Peregrine’s education at Winchester bears out Lord Elcho’s description of that academy in his lately published Memoirs. It was apt to develop Peregrines; and Lord Elcho himself might have furnished Smollett with suitable adventures. There can be no doubt that Cadwallader Crabtree suggested Sir Malachi Malagrowther to Scott, and that Hatchway and Pipes, taking up their abode with Peregrine in the Fleet, gave a hint to Dickens for Sam Weller and Mr. Pickwick in the same abode. That “Peregrine” “does far excel ‘Joseph Andrews’ and ‘Amelia’,” as Scott declares, few modern readers will admit. The world could do much better without “Peregrine” than without “Joseph”; while Amelia herself alone is a study greatly preferable to the whole works of Smollett: such, at least, is the opinion of a declared worshipper of that peerless lady. Yet “Peregrine” is a kind of Odyssey of the eighteenth century: an epic of humour and of adventure.
In February 1753, Smollett “obliged the town” with his “Adventures of Ferdinand, Count Fathom,” a cosmopolitan swindler and adventurer. The book is Smollett’s “Barry Lyndon,” yet as his hero does not tell his own story, but is perpetually held up as a “dreadful example,” there is none of Thackeray’s irony, none of his subtlety. “Here is a really bad man, a foreigner too,” Smollett seems to say, “do not be misled, oh maidens, by the wiles of such a Count! Impetuous youth, play not with him at billiards, basset, or gleek. Fathers, on such a rogue shut your doors: collectors, handle not his nefarious antiques. Let all avoid the path and shun the example of Ferdinand, Count Fathom!”

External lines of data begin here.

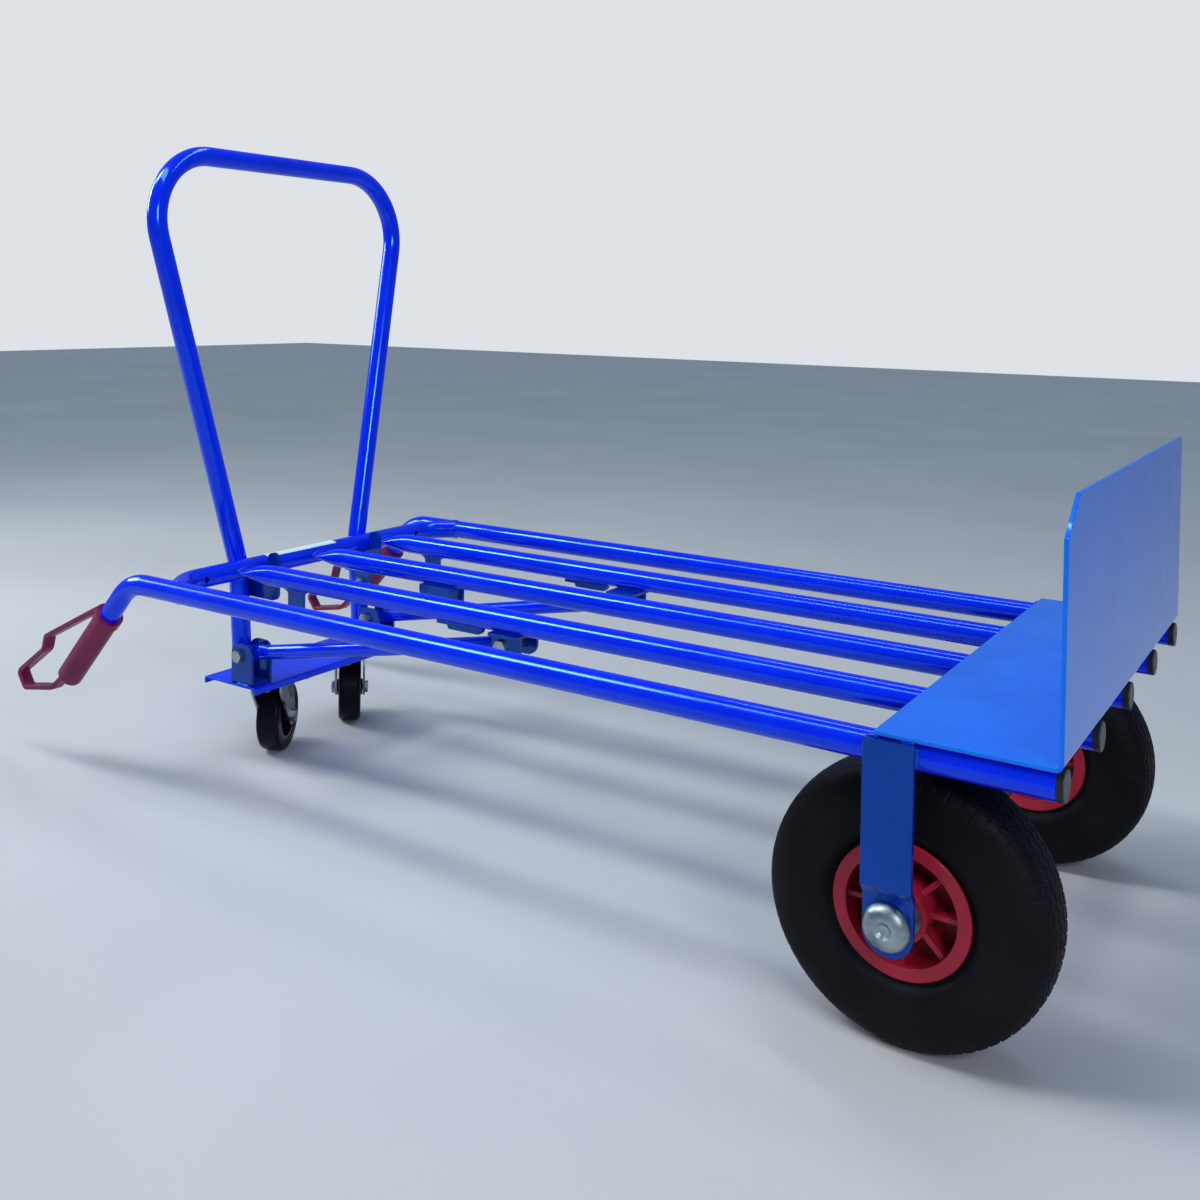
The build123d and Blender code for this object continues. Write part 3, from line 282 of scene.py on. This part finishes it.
def zinc(name, dark, light, rough):
    """Zinc plate: cloudy spangle, fine scratches, dull patches."""
    made = Surface(name, Metallic=1.0)
    made.colour(made.ramp(made.noise(45.0, 6.0), (0.32, dark), (0.68, light)))
    made.roughness(made.spread(made.noise(90.0, 5.0), rough - 0.1, rough + 0.14))
    made.bump(made.noise(300.0, 4.0, (1, 1, 5)), 0.25, 0.0003)
    return made.mat


ZINC = zinc("zinc", (0.22, 0.25, 0.28), (0.52, 0.56, 0.60), 0.36)
CAP_ZINC = zinc("cap_zinc", (0.17, 0.21, 0.23), (0.44, 0.51, 0.55), 0.36)
STEEL = zinc("axle_steel", (0.28, 0.28, 0.29), (0.45, 0.45, 0.46), 0.33)


def satin(name, rough):
    """The satin skin of moulded plastic, its colour still to be set."""
    made = Surface(name, Specular_IOR_Level=0.3, Coat_Weight=0.06, Coat_Roughness=0.2)
    made.roughness(made.spread(made.noise(70.0, 4.0), rough - 0.08, rough + 0.1))
    made.bump(made.noise(420.0, 3.0), 0.14, 0.0004)
    return made


def flow_marks(made, deep, bright):
    """Faint flow marks between two colours."""
    return made.ramp(made.noise(18.0, 4.0), (0.3, deep), (0.7, bright))


def moulded(name, deep, bright, rough):
    """Moulded plastic in one colour."""
    made = satin(name, rough)
    made.colour(flow_marks(made, deep, bright))
    return made.mat


def plug_plastic():
    """Black plastic whose front face, at the toe plate, is scuffed grey."""
    made = satin("plug_black", 0.5)
    place = made.node("ShaderNodeSeparateXYZ")
    made.link(made.coord.outputs["Object"], place.inputs["Vector"])
    face = plate_high.x
    at_front = made.spread(place.outputs["X"], 0.0, 1.0, face - 1.2 * MM, face - 0.4 * MM)
    grey = made.ramp(made.noise(160.0, 4.0), (0.35, (0.03, 0.033, 0.04)), (0.7, (0.12, 0.125, 0.14)))
    black = flow_marks(made, (0.006, 0.0062, 0.008), (0.014, 0.0145, 0.018))
    made.colour(made.mix(at_front, black, grey))
    return made.mat


RED_RIM = moulded("red_rim", (0.30, 0.009, 0.026), (0.42, 0.014, 0.040), 0.34)
RED_GRIP = moulded("red_grip", (0.12, 0.003, 0.034), (0.22, 0.006, 0.066), 0.40)
DARK_HUB = moulded("castor_hub", (0.003, 0.003, 0.006), (0.008, 0.008, 0.014), 0.2)
PLUG = plug_plastic()
LABEL = moulded("label_blank", (0.62, 0.80, 0.82), (0.70, 0.87, 0.88), 0.4)


def rubber(name, deep, bright, rough):
    """Rubber with a dusty bloom and fine grain."""
    made = Surface(name, Specular_IOR_Level=0.12)
    made.colour(made.ramp(made.noise(9.0, 5.0), (0.35, deep), (0.75, bright)))
    made.roughness(made.spread(made.noise(35.0, 4.0), rough - 0.08, rough + 0.1))
    made.bump(made.noise(500.0, 3.0), 0.2, 0.0004)
    return made.mat


TYRE = rubber("tyre_rubber", (0.0022, 0.0022, 0.0036), (0.0060, 0.0064, 0.0095), 0.55)
CASTOR_TYRE = rubber("castor_rubber", (0.0015, 0.0015, 0.004), (0.004, 0.004, 0.009), 0.34)

PALE = Surface("floor_pale", Roughness=0.7)
PALE.colour(PALE.ramp(PALE.noise(1.5, 2.0), (0.3, (0.52, 0.51, 0.50)), (0.7, (0.57, 0.56, 0.55))))
floor.data.materials.append(PALE.mat)


def paint(material, *names):
    """Give CAD nodes one material."""
    for name in names:
        slots = nodes[name].data.materials
        slots.clear()
        slots.append(material)


def both(stem):
    return [f"{stem}_{side}" for side, sign in SIDES]


paint(BLUE, *both("rail"), *both("deck_tube"), "deck_tube_middle", "crossbar", "hoop", *both("strut"))
paint(BLUE, "castor_channel")
paint(BLUE_SHEET, "toe_plate")
# the hung brackets, tabs and plates take the darker blue, which is painted shade
paint(BLUE_PAINTED_SHADE, *both("wheel_bracket"), *both("pivot_bracket"), *both("stop_plate"))
paint(BLUE_PAINTED_SHADE, *both("support_tab"), *both("foot_bracket"), *both("cradle"), "catch_bracket")
paint(CAP_ZINC, *both("hub_cap"))
paint(ZINC, "pivot_bolts", "pivot_bushes", "foot_bolts", "foot_bushes", "lug_bolt", "castor_mount_bolts")
paint(ZINC, *both("castor_plate"), *both("kingpin"), *both("castor_fork"), *both("castor_axle"))
paint(ZINC, "axle_spacers")
paint(STEEL, "axle", *both("wheel_bearings"))
paint(RED_RIM, *both("rim"))
paint(RED_GRIP, *both("grip"))
paint(TYRE, *both("tyre"), *both("inner_tube"))
paint(CASTOR_TYRE, *both("castor_tyre"))
paint(DARK_HUB, *both("castor_hub"))
paint(PLUG, "end_plugs")
paint(LABEL, "label_strip")


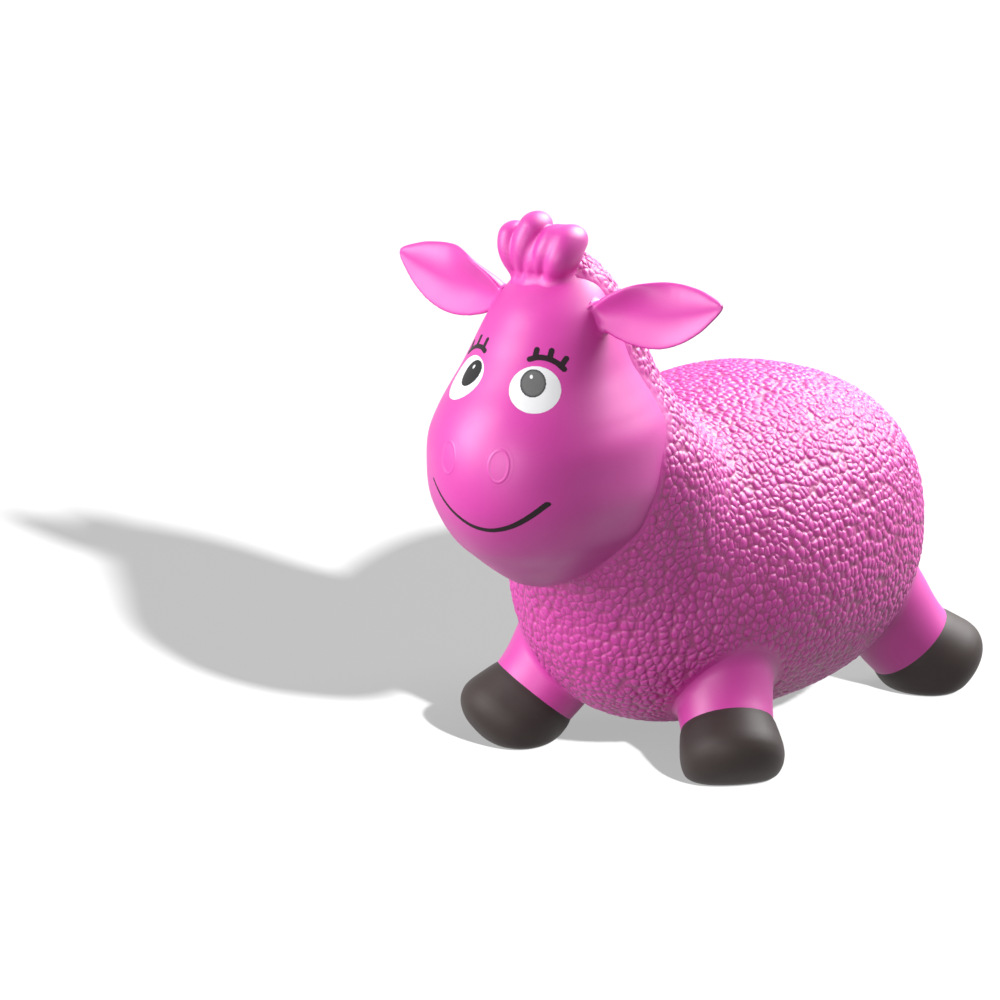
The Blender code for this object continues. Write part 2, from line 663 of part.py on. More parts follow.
def build_lashes(side, sign, forms, place, turn):
    def stroke(shares, reach):
        points = [(sign * EYE_HALF_WIDTH * across, EYE_HALF_HEIGHT * up) for across, up in shares]
        return stroke_prism("lash stroke", points, LASH_WIDTH, reach)

    spikes = [add_cutter(side + " lash spike " + str(count), stroke(spike, FACE_REACH + OVERRUN), place, turn)
              for count, spike in enumerate(LASH_SPIKE_SHARES)]
    paint_patch("lashes_" + side, LASH_BLACK, stroke(LASH_BAR_SHARES, FACE_REACH), forms, place, turn, spikes)


def build_mouth_and_nostrils(forms):
    reach = (HEAD_HALF_WIDTH * MOUTH_WIDTH_SHARE, HEAD_HEIGHT * MOUTH_RISE_SHARE)
    points = [(reach[0] * across, reach[1] * up) for across, up in MOUTH_SHARES]
    smile = stroke_prism("smile", points, MOUTH_LINE_WIDTH, FACE_REACH)
    paint_patch("mouth_line", LASH_BLACK, smile, forms, head_place(0.0, 1.0, MOUTH_HEIGHT_SHARE))
    inner = (NOSTRIL_HALF_WIDTH - NOSTRIL_RIM_WIDTH, NOSTRIL_HALF_HEIGHT - NOSTRIL_RIM_WIDTH)
    for side, sign in (("left", 1), ("right", -1)):
        place = head_place(sign * NOSTRIL_ACROSS_SHARE, 1.0, NOSTRIL_HEIGHT_SHARE)
        outline = oval_prism("nostril", NOSTRIL_HALF_WIDTH, NOSTRIL_HALF_HEIGHT, FACE_REACH)
        rim = paint_patch("nostril_rim_" + side, FACE_PINK, outline, forms, place)
        hole = oval_prism("nostril hole", *inner, FACE_REACH + OVERRUN)
        boolean(rim, "DIFFERENCE", add_cutter(side + " nostril hole", hole, place))


def build_valve(forms):
    surface, outward = rump_place(VALVE_RISE_SHARE)
    seat_place = surface - outward * VALVE_SINK
    inward = (math.pi / 2 + math.atan2(outward.z, outward.y), 0.0, 0.0)
    seat_profile = [
        (VALVE_BODY_DEPTH, VALVE_BORE_RADIUS),
        (VALVE_BODY_DEPTH, VALVE_BODY_RADIUS),
        (0.0, VALVE_BODY_RADIUS),
        (0.0, VALVE_FLANGE_RADIUS),
        (VALVE_EDGE - VALVE_FLANGE_THICKNESS, VALVE_FLANGE_RADIUS),
        (-VALVE_FLANGE_THICKNESS, VALVE_FLANGE_RADIUS - VALVE_EDGE),
        (-VALVE_FLANGE_THICKNESS, VALVE_BORE_RADIUS),
        (VALVE_BODY_DEPTH, VALVE_BORE_RADIUS),
    ]
    seat = add_part("valve_seat", profile_mesh("seat form", seat_profile), VALVE_CREAM, seat_place, inward)
    turn_round(seat, VALVE_SIDES)
    hole_profile = [
        (VALVE_BODY_DEPTH + WALL, 0.0),
        (VALVE_BODY_DEPTH + WALL, VALVE_BODY_RADIUS + GAP),
        (GAP, VALVE_BODY_RADIUS + GAP),
        (GAP, VALVE_FLANGE_RADIUS + GAP),
        (-WALL, VALVE_FLANGE_RADIUS + GAP),
        (-WALL, 0.0),
    ]
    hole = add_cutter("valve hole", profile_mesh("valve hole", hole_profile), seat_place, inward)
    forms["valve hole"] = turn_round(hole, VALVE_SIDES)
    plug_profile = [
        (PLUG_STEM_LENGTH, 0.0),
        (PLUG_STEM_LENGTH, PLUG_TIP_RADIUS),
        (0.0, VALVE_BORE_RADIUS - GAP),
        (0.0, PLUG_CAP_RADIUS),
        (VALVE_EDGE - PLUG_CAP_THICKNESS, PLUG_CAP_RADIUS),
        (-PLUG_CAP_THICKNESS, PLUG_CAP_RADIUS - VALVE_EDGE),
        (-PLUG_CAP_THICKNESS, 0.0),
    ]
    plug_place = seat_place + outward * (VALVE_FLANGE_THICKNESS + GAP)
    plug = add_part("valve_plug", profile_mesh("plug form", plug_profile), VALVE_CREAM, plug_place, inward)
    turn_round(plug, VALVE_SIDES)


def build_forms():
    forms = {"torso": torso_form(), "neck": neck_form(), "head": head_form()}
    for name in ("torso", "neck", "head"):
        hollow = offset_mesh(forms[name], -WALL, name + " hollow")
        forms[name + " hollow"] = add_cutter(name + " hollow", hollow)
    for name in ("neck", "head"):
        clearance = offset_mesh(forms[name], GAP, name + " clearance")
        forms[name + " clearance"] = add_cutter(name + " clearance", clearance)
    hip = offset_mesh(forms["torso"], HIP_CLEARANCE, "hip clearance")
    forms["hip clearance"] = add_cutter("hip clearance", hip)
    inner = offset_mesh(forms["head"], GAP, "paint inner")
    outer = offset_mesh(forms["head"], GAP + PAINT_THICKNESS, "paint outer")
    forms["paint inner"] = add_cutter("paint inner", inner)
    forms["paint outer"] = add_cutter("paint outer", outer)
    return forms


def main():
    forms = build_forms()
    build_ears(forms)
    build_tail(forms)
    build_valve(forms)
    legs = build_legs(forms)
    build_torso(forms, legs)
    build_neck_and_head(forms)
    build_forelock(forms)
    build_eyes(forms)
    build_mouth_and_nostrils(forms)
    bpy.context.view_layer.update()


clear_scene()
PARTS = new_collection("hopper_sheep")
CUTTERS = new_collection("cutters")
main()
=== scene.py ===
import math
from functools import partial, reduce
from itertools import product

import bpy
import numpy as np
from mathutils import Matrix, Vector


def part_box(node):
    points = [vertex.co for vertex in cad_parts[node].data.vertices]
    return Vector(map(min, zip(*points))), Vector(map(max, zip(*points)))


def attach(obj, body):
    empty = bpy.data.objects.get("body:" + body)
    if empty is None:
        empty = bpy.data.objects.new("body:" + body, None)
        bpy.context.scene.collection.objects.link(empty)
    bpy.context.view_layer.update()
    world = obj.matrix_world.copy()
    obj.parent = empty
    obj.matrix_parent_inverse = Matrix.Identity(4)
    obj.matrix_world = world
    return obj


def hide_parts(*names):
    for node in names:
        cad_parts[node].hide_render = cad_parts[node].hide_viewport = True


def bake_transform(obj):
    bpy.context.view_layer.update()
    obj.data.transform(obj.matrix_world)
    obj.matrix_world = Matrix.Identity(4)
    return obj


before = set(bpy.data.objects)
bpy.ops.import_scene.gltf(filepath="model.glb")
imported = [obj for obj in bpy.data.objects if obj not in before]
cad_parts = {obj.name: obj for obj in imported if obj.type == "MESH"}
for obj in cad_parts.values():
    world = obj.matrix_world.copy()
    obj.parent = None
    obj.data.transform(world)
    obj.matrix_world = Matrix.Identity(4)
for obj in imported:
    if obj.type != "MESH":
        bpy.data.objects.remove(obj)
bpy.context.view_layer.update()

print("frame loaded")

sides = {"left": 1, "right": -1}


# forms are fields in metres, in the frame of the solids: +Z up, the face looks along -Y;
# below zero is inside, and near the surface a value is a distance
def curveRows(rows, ends=0.08, count=500):
    rows = np.array(rows, float)
    t, values = rows[:, 0], rows[:, 1:]
    slopes = np.gradient(values, t, axis=0)
    span = t[-1] - t[0]
    at = np.linspace(t[0] - ends * span, t[-1] + ends * span, count)
    k = np.clip(np.searchsorted(t, at) - 1, 0, len(t) - 2)
    width = t[k + 1] - t[k]
    s = np.clip((at - t[k]) / width, 0, 1)[:, None]
    h = width[:, None]
    curve = ((2 * s**3 - 3 * s**2 + 1) * values[k] + (s**3 - 2 * s**2 + s) * h * slopes[k]
             + (3 * s**2 - 2 * s**3) * values[k + 1] + (s**3 - s**2) * h * slopes[k + 1])
    past = (at - np.clip(at, t[0], t[-1]))[:, None]
    end = np.where(at[:, None] < t[0], slopes[0], slopes[-1])
    return at, curve + past * end


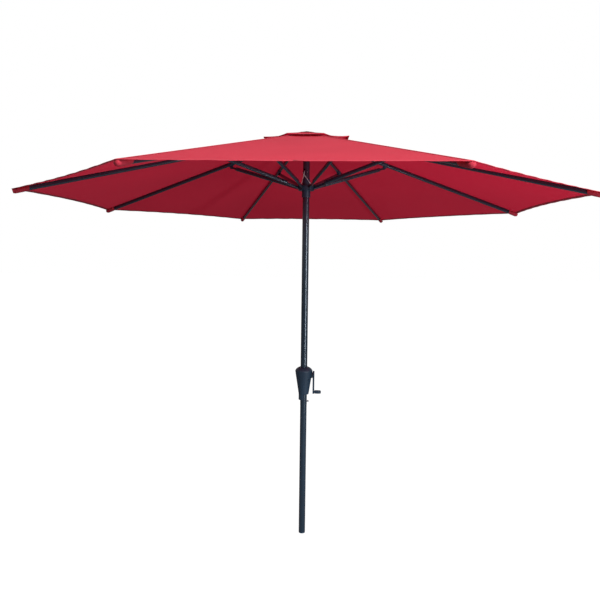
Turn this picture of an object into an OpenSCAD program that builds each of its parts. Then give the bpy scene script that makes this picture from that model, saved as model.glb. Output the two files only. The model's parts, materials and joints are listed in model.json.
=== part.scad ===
// Crank-lift patio umbrella, open, standing on a bare two-part pole: millimetres, +Z up.
// The foot of the pole is at the origin, the crank is on +X, and one edge of the octagon faces -Y.

/* [Canopy] */
// distance from the pole's centre to the tip of each rib pocket
canopy_radius = 1500; // [1300:10:1700]
// height of the pins that the ribs swing on
hub_height = 2315; // [2150:5:2450]
// slope of a rib below the horizontal when open, degrees
rib_slope = 14.6; // [10:0.1:18]
// how far each hem curves in at the middle of its side
hem_hollow = 34; // [0:1:60]
// thickness of the canopy cloth
cloth = 0.8; // [0.6:0.1:1.6]
// radius where the main cloth starts, under the vent cap
vent_hole = 150; // [110:5:200]
// radius of the vent cap's corners
vent_cap = 254; // [200:2:300]

/* [Frame] */
// width of the oval rib and strut tubes
bar_w = 15; // [12:0.5:17]
// height of the oval rib and strut tubes
bar_h = 22; // [18:0.5:24]
// how far the flat at a strut's runner end reaches above the centre line, toward the cord
runner_flat_in = 2.5; // [2:0.25:3]
// flat at a strut's rib end
rib_flat = 36; // [34:1:60]
// height of the flat at the rib end
rib_flat_h = 12; // [10:0.5:13]
// wall of the rib and strut tubes
tube_wall = 1; // [0.8:0.1:1.5]
// distance along a rib from its hub pin to the strut bracket
bracket_x = 486; // [440:2:540]
// how far the bracket's pin hangs below the rib's centre line
bracket_drop = 21.5; // [19:0.5:26]
// radius of the circle of pins in the hub and in the runner
pin_circle = 32; // [30:0.5:38]
// radius of the frame's pins
pin_r = 2; // [1.5:0.1:3]
// radial running clearance of a turning part
fit = 0.06; // [0.02:0.01:0.1]

/* [Pole] */
// outer radius of the pole's lower half
pole_r = 19; // [17:0.5:25]
// outer radius of the pole's upper half
upper_r = 19.5; // [17.5:0.5:25.5]
// wall of the pole
pole_wall = 1.5; // [1:0.1:2.5]
// height where the two halves of the pole meet
pole_split = 775; // [700:5:850]
// height of the snap button
button_z = 797; // [780:1:860]
// height of the pulley's axle over the runner's pins when open
pulley_rise = 88; // [64:1:110]

/* [Crank] */
// height of the crank shaft
crank_z = 952; // [900:1:1000]
// distance from the shaft to the grip
crank_reach = 100; // [80:1:120]
// widest radius of the crank housing
housing_r = 50; // [44:0.5:56]
// height of the housing's crease, where it is widest
housing_crease = 977; // [960:1:995]

/* [Hidden] */
$fn = 48;
EYE = 7;
TONGUE = 7;
SLOT = 7.8;
BORE = pin_r + fit;
POLE_IN = pole_r - pole_wall;
UPPER_IN = upper_r - pole_wall;
BR_X = bracket_x * cos(rib_slope) - bracket_drop * sin(rib_slope);
BR_Z = -bracket_x * sin(rib_slope) - bracket_drop * cos(rib_slope);
STRUT_LEN = sqrt(bracket_x * bracket_x + bracket_drop * bracket_drop);
STRUT_SLOPE = atan2(-BR_Z, BR_X);
RUNNER_Z = hub_height + 2 * BR_Z;
RIB_LEN = (canopy_radius - pin_circle - 6) / cos(rib_slope);
PULLEY_Z = RUNNER_Z + pulley_rise;
// flat at a strut's runner end, which passes the lift cord's legs and knot when shut
RUNNER_FLAT = pulley_rise;
PULLEY_Y = -12;
CORD_R = 1.5;
CORD_TURN = -30;
TEAL = [0.17, 0.21, 0.26];
STEEL = [0.62, 0.64, 0.67];
BLACK = [0.10, 0.11, 0.12];
RED = [0.78, 0.22, 0.30];

// the direction of rib i, seen from above
module radial(i) {
  rotate([0, 0, 45 * i - 202.5]) children();
}

// x runs out along rib i from its hub pin, z is square to the rib
module rib_frame(i) {
  radial(i)
    translate([pin_circle, 0, hub_height])
      rotate([0, rib_slope, 0])
        children();
}

// x runs down strut i from its bracket pin to its runner pin
module strut_frame(i) {
  radial(i)
    translate([pin_circle + BR_X, 0, hub_height + BR_Z])
      rotate([0, 180 - STRUT_SLOPE, 0])
        children();
}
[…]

Such is Smollett’s sermon, but, after all, Ferdinand is hardly worse than Roderick or Peregrine. The son of a terrible old sutler and camp-follower, a robber and slayer of wounded men, Ferdinand had to live by his wits, and he was hardly less scrupulous, after all, than Peregrine and Roderick. The daubs of casual generosity were not laid on, and that is all the difference. As Sophia Western was mistaken for Miss Jenny Cameron, so Ferdinand was arrested as Prince Charles, who, in fact, caused much inconvenience to harmless travellers. People were often arrested as “The Pretender’s son” abroad as well as in England.